By Mevlut Ozkan
ISTANBUL (AA) - Ivory Coast’s Constitutional Council approved five candidates Monday to run in October’s presidential election, including incumbent President Alassane Ouattara, while disqualifying former President Laurent Gbagbo and main opposition figure Tidjane Thiam.
The West African nation’s top court published the final list of admissible candidacies for the Oct. 25 election, validating five of the 60 applications submitted, the state-run Ivorian Press Agency (AIP) said.
The accepted candidates are Henriette Lagou Adjoua, president of the Group of Political Partners for Peace (GP-PAIX), Jean Louis Eugene Billon of the Democratic Congress (CODE), Simone Ehivet Gbagbo, president of the Movement of Capable Generations (MGC), independent candidate Ahoua Don Mello, and President Alassane Ouattara, representing the Rally of Houphouetists for Democracy and Peace (RHDP).

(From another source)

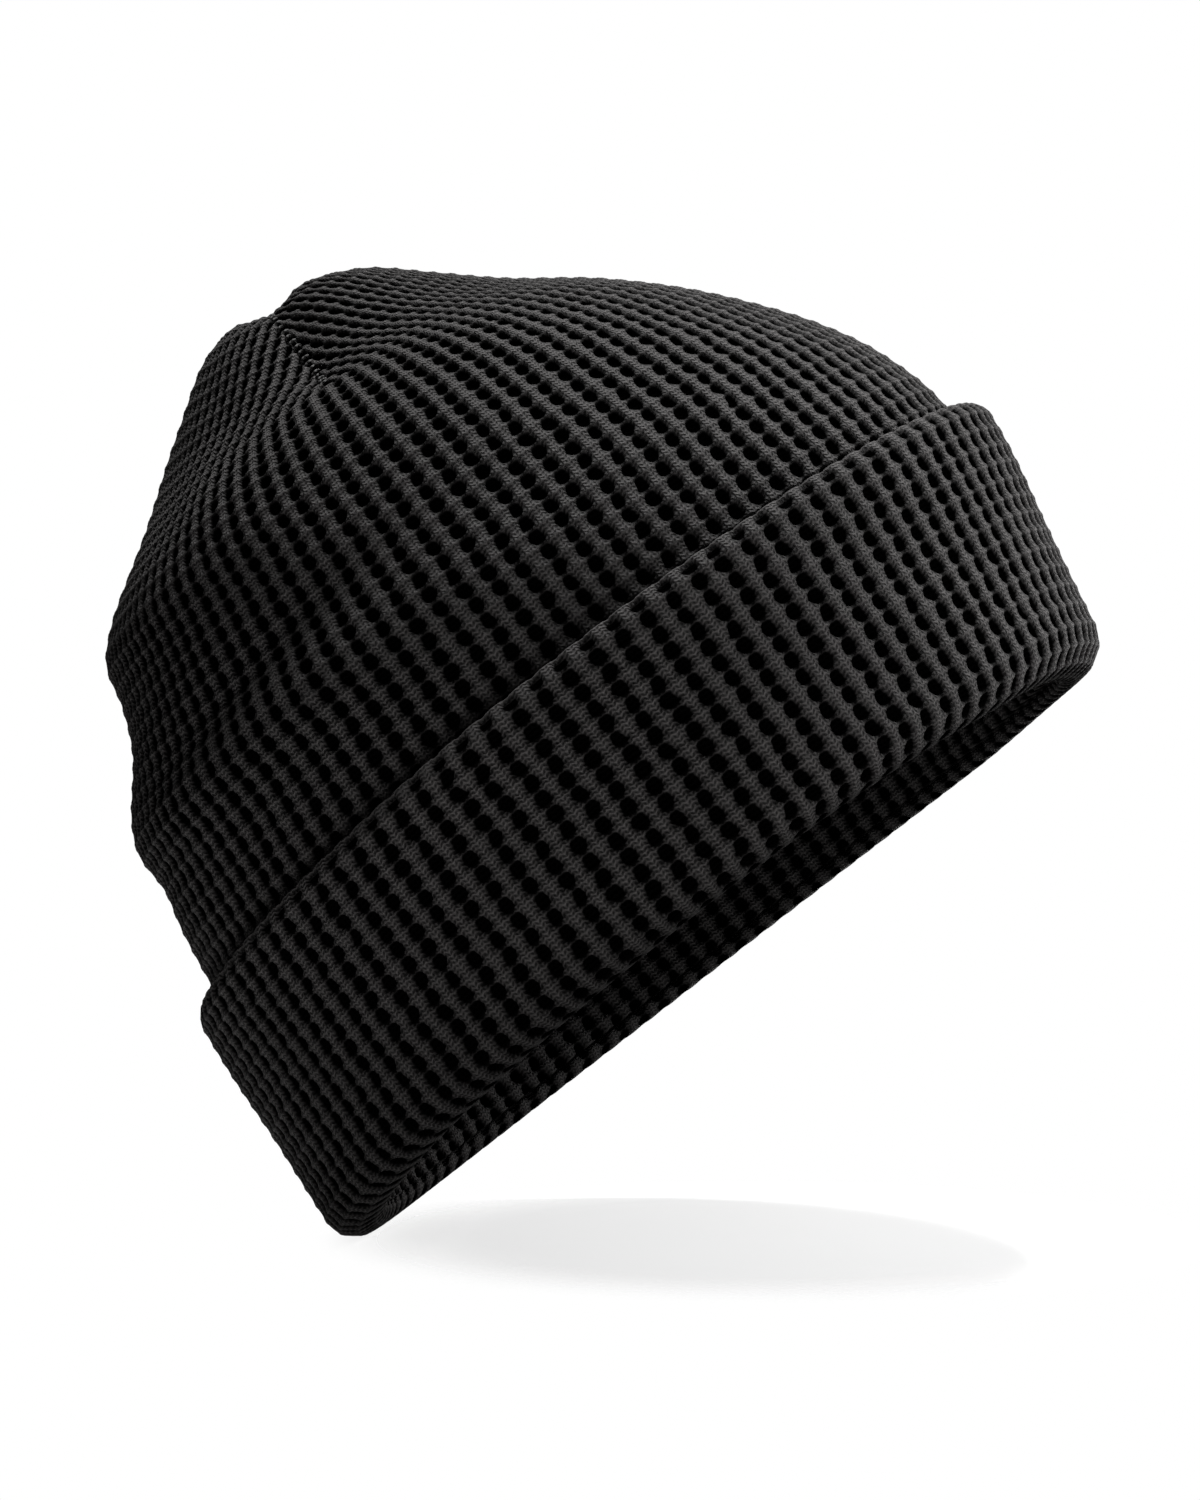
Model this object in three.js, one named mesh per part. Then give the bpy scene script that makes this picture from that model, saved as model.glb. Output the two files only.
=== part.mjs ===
// A double-layer waffle-knit beanie with a turned-up cuff. Millimetres, +Z up, the rim stands on
// z = 0, and the forehead side faces -Y, so the wearer's right is -X. The origin is the middle of the rim.
import * as THREE from "three";

// ---- Driving sizes ----
const SHELL_LENGTH = 193; // outer face of the shell, front to back, at the top of the cuff
const SHELL_WIDTH = 170; // outer face of the shell, side to side, at the top of the cuff
const HAT_HEIGHT = 168; // rim to the highest point of the crown
const CUFF_HEIGHT = 60; // rim to the folded top edge of the turn-up
const CUFF_TILT = 1.2; // how much higher the cuff's top edge is at the front, and lower at the back
const LAYER = 2.9; // thickness of one knit layer
const GAP = 0.35; // clearance between two layers that touch
const RIM_ROUND = 4.4; // outer rounding of the turn under the rim
const RIM_ROUND_INSIDE = 2.2; // rounding of the same turn on the head side
const DART_LENGTH = 56; // crown darts, from the crown point down
const DART_DIP = 2; // how deep a dart's valley pulls into the crown
const DART_SPREAD = 5; // half width of that valley
const SEAM_WIDTH = 1.6; // linking thread of a dart
const SEAM_HEIGHT = 1.1;
const TACK_ROOM = 3.4; // extra room between the layers at the crown point
const TACK_DIAMETER = 5; // thread bundle in that room
const DROP_START = 0.86; // rise above which the lining hangs away to make that room
const TACK_CLEARANCE = 0.8; // from each end of the bundle to the layer beside it

// ---- Fineness of the faceted solids ----
const AROUND = 48; // steps round the head, a multiple of 4 so that a dart lies on a step
const WALL_ROWS = 10; // rows of a dome from the rim to the lower end of the darts
const DART_ROWS = 9; // rows from there to the crown point
const FIRST_RISE = 0.08; // first shared row of the domes
const LAST_RISE = 0.985; // last row before the crown point

// ---- Outlines of the shell's outer face, as shares of the sizes above ----
// [reach from the middle, height]: reach 1 is half the length or width at the top of the cuff.
const FRONT_OUTLINE = [
  [0.907, 0], [0.973, 0.18], [1.026, 0.37], [0.992, 0.464], [0.934, 0.536], [0.855, 0.607],
  [0.756, 0.679], [0.63, 0.75], [0.477, 0.821], [0.33, 0.893], [0.204, 0.958], [0.12, 0.979],
  [0.05, 0.984], [0, 0.984],
];
const BACK_OUTLINE = [
  [1.028, 0], [1.004, 0.18], [0.983, 0.34], [0.962, 0.429], [0.94, 0.482], [0.938, 0.536],
  [0.912, 0.571], [0.819, 0.643], [0.775, 0.7], [0.75, 0.75], [0.69, 0.786], [0.508, 0.857],
  [0.342, 0.929], [0.21, 0.978], [0.127, 0.991], [0.045, 0.988], [0, 0.984],
];
const SIDE_OUTLINE = [
  [0.955, 0], [0.985, 0.18], [1, 0.36], [0.965, 0.476], [0.894, 0.565], [0.824, 0.643],
  [0.747, 0.708], [0.665, 0.762], [0.582, 0.798], [0.494, 0.827], [0.406, 0.857], [0.335, 0.893],
  [0.253, 0.94], [0.176, 0.972], [0.082, 0.986], [0, 0.984],
];

function meridian(outline, halfSize) {
  const points = outline.map(
    ([reach, height]) => new THREE.Vector3(reach * halfSize, height * HAT_HEIGHT, 0),
  );
  const curve = new THREE.CatmullRomCurve3(points, false, "centripetal");
  curve.arcLengthDivisions = 400;
  return curve;
}

const frontCurve = meridian(FRONT_OUTLINE, SHELL_LENGTH / 2);
const backCurve = meridian(BACK_OUTLINE, SHELL_LENGTH / 2);
const sideCurve = meridian(SIDE_OUTLINE, SHELL_WIDTH / 2);
const domeLength = sideCurve.getLength();
const dartRise = 1 - DART_LENGTH / domeLength;

function smooth(start, end, value) {
  return THREE.MathUtils.smoothstep(value, start, end);
}

// Depth of the dart valleys: four of them, a quarter turn apart, fading out at the end of each dart.
function dartDip(angle, rise, radius) {
  const toDart = angle - Math.round(angle / (Math.PI / 2)) * (Math.PI / 2);
  const across = (radius * Math.sin(toDart)) / DART_SPREAD;
  return DART_DIP * Math.exp(-across * across) * smooth(dartRise, (1 + dartRise) / 2, rise);
}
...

Elected in 2010 and reelected in 2015 and 2020, the 83-year-old Ouattara will run for a fourth term.
The high court rejected the candidacies of former President Laurent Gbagbo, leader of the African Peoples' Party (PPA-CI), citing his criminal record under the Electoral Code, and Tidjane Thiam, head of the Democratic Party of Ivory Coast (PDCI-RDA), due to irregularities in his sponsorship and administrative documents.

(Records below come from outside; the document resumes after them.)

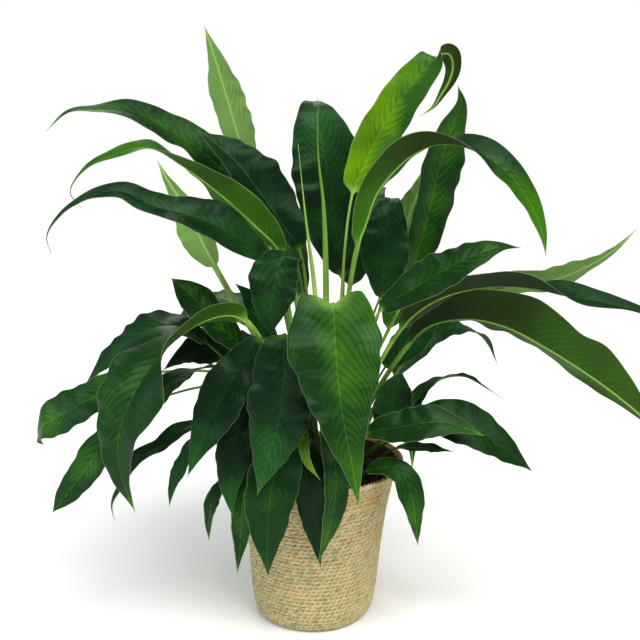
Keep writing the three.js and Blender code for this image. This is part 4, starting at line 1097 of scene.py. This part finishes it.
# ---- stage ----
FLOOR_REACH = 30  # metres
floor_shader = Shader("studio_floor", Roughness=0.8, Specular_IOR_Level=0.1)
floor_shader.surface.inputs["Base Color"].default_value = linear((255, 255, 255))
floor_mesh = bpy.data.meshes.new("studio_floor")
floor_corners = [(x * FLOOR_REACH, y * FLOOR_REACH, 0) for x, y in ((-1, -1), (1, -1), (1, 1), (-1, 1))]
floor_mesh.from_pydata(floor_corners, [], [(0, 1, 2, 3)])
floor_mesh.materials.append(floor_shader.material)
floor = add_object("studio_floor", floor_mesh)
floor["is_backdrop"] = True

# The camera sees the backdrop pure white, and everything else is lit by it far more dimly.
world = bpy.data.worlds.new("studio")
world.use_nodes = True
world_tree = world.node_tree
backdrop = world_tree.nodes["Background"]
backdrop.inputs["Color"].default_value = (1.0, 1.0, 1.0, 1)
ambient = world_tree.nodes.new("ShaderNodeBackground")
ambient.inputs["Color"].default_value = (0.95, 0.98, 0.98, 1)
ambient.inputs["Strength"].default_value = 0.24
seen = world_tree.nodes.new("ShaderNodeLightPath")
either = world_tree.nodes.new("ShaderNodeMixShader")
sources = (seen.outputs["Is Camera Ray"], ambient.outputs[0], backdrop.outputs[0])
for socket, source in zip(either.inputs, sources):
    world_tree.links.new(source, socket)
world_tree.links.new(either.outputs[0], world_tree.nodes["World Output"].inputs["Surface"])
bpy.context.scene.world = world
bpy.context.scene.view_settings.view_transform = "Standard"


def lamp(name, kind, place, target, energy, colour=(1, 1, 1), **settings):
    light = bpy.data.lights.new(name, kind)
    light.energy = energy
    light.color = colour
    for key, value in settings.items():
        setattr(light, key, value)
    holder = add_object(name, light)
    holder.location = place
    holder.rotation_euler = (Vector(target) - Vector(place)).to_track_quat("-Z", "Y").to_euler()


lamp("key", "SUN", (0.9, -1.5, 2.6), (0, 0, 0), 3.1, (1.0, 0.99, 0.97), angle=math.radians(45))
lamp("window", "AREA", (-2.2, -1.3, 1.5), (0, 0, 0.5), 26, (0.82, 0.92, 1.0), shape="DISK", size=1.3)
lamp("back", "AREA", (-0.6, 1.9, 2.4), (0, 0, 0.7), 20, (1.0, 0.98, 0.92), shape="DISK", size=1.2)

boxes = {"cad": cad_bounds, "visual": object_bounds()}
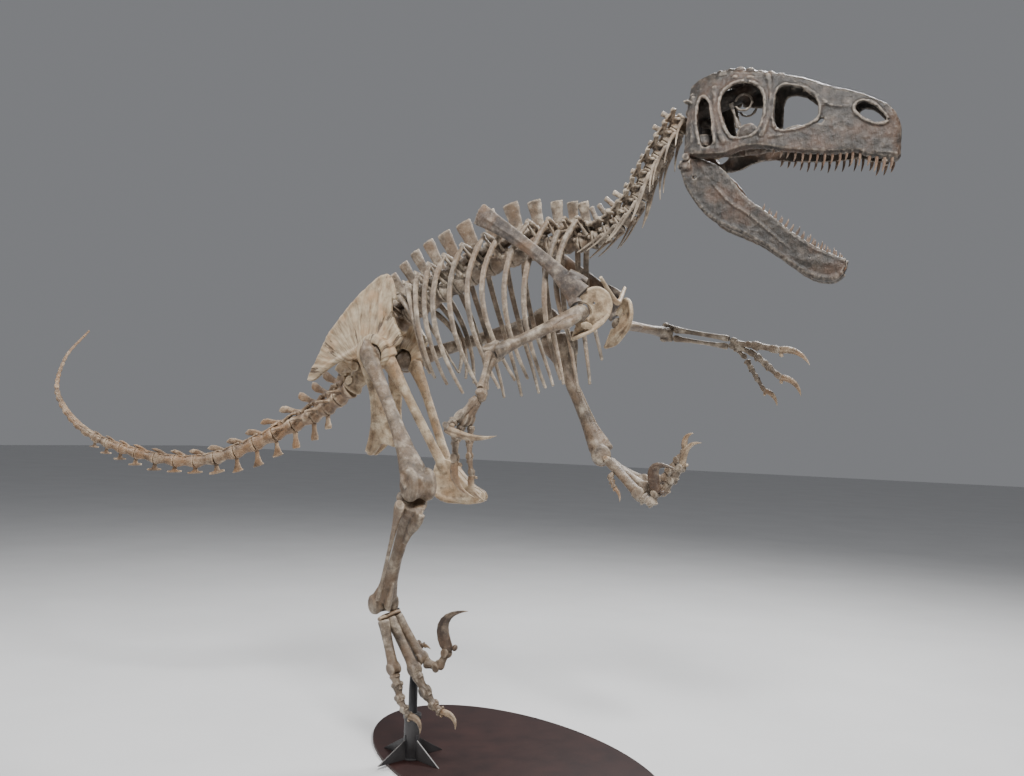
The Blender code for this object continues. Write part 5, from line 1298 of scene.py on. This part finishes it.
def head_ring(row, wall=0.0):
    side = head_side(row)
    if wall:
        side = [(max(0.003, out - wall), z) for out, z in side]
        side[0] = (max(0.003, side[0][0] - 0.006), side[0][1] - 0.05)
        side[1] = (side[0][0], side[1][1])
        side[3], side[4] = (side[3][0], side[3][1] - 0.003), (side[4][0], side[4][1] - 0.009)
    corners = [Vector((-out, z)) for out, z in side] + [Vector((out, z)) for out, z in side[::-1]]
    return [at(row[0], c.x, c.y) for c in smooth_ring(corners, 3)]


WINDOWS = {
    "behind": [(0.599, 2.194), (0.617, 2.174), (0.624, 2.135), (0.630, 2.095), (0.639, 2.053), (0.620, 2.033),
               (0.600, 2.040), (0.586, 2.091), (0.580, 2.150), (0.585, 2.187)],
    "eye": [(0.684, 2.223), (0.718, 2.232), (0.758, 2.214), (0.777, 2.175), (0.778, 2.133), (0.770, 2.093),
            (0.750, 2.067), (0.716, 2.059), (0.693, 2.062), (0.676, 2.084), (0.662, 2.121), (0.652, 2.161),
            (0.658, 2.199)],
    "before": [(0.812, 2.160), (0.817, 2.200), (0.838, 2.215), (0.875, 2.206), (0.906, 2.192), (0.928, 2.163),
               (0.936, 2.130), (0.928, 2.105), (0.900, 2.089), (0.867, 2.079), (0.830, 2.077),
               (0.813, 2.100)],
    "slit": [(0.932, 2.089), (0.941, 2.103), (0.953, 2.104), (0.947, 2.091)],
    "nostril": [(1.040, 2.133), (1.056, 2.146), (1.080, 2.139), (1.106, 2.117), (1.123, 2.094),
                (1.115, 2.082),
                (1.091, 2.083), (1.063, 2.099), (1.044, 2.116)]}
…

Gbagbo was arrested on International Criminal Court (ICC) warrants in 2011 on charges of murder, rape and other crimes but was acquitted by the court in 2019.
Thiam called the candidate selection process “a decisive test” for democracy in a statement, saying Ivorians face an “organized plebiscite of the outgoing president for an unconstitutional fourth term.”
He urged an end to “attacks on democracy and the denial of the law.”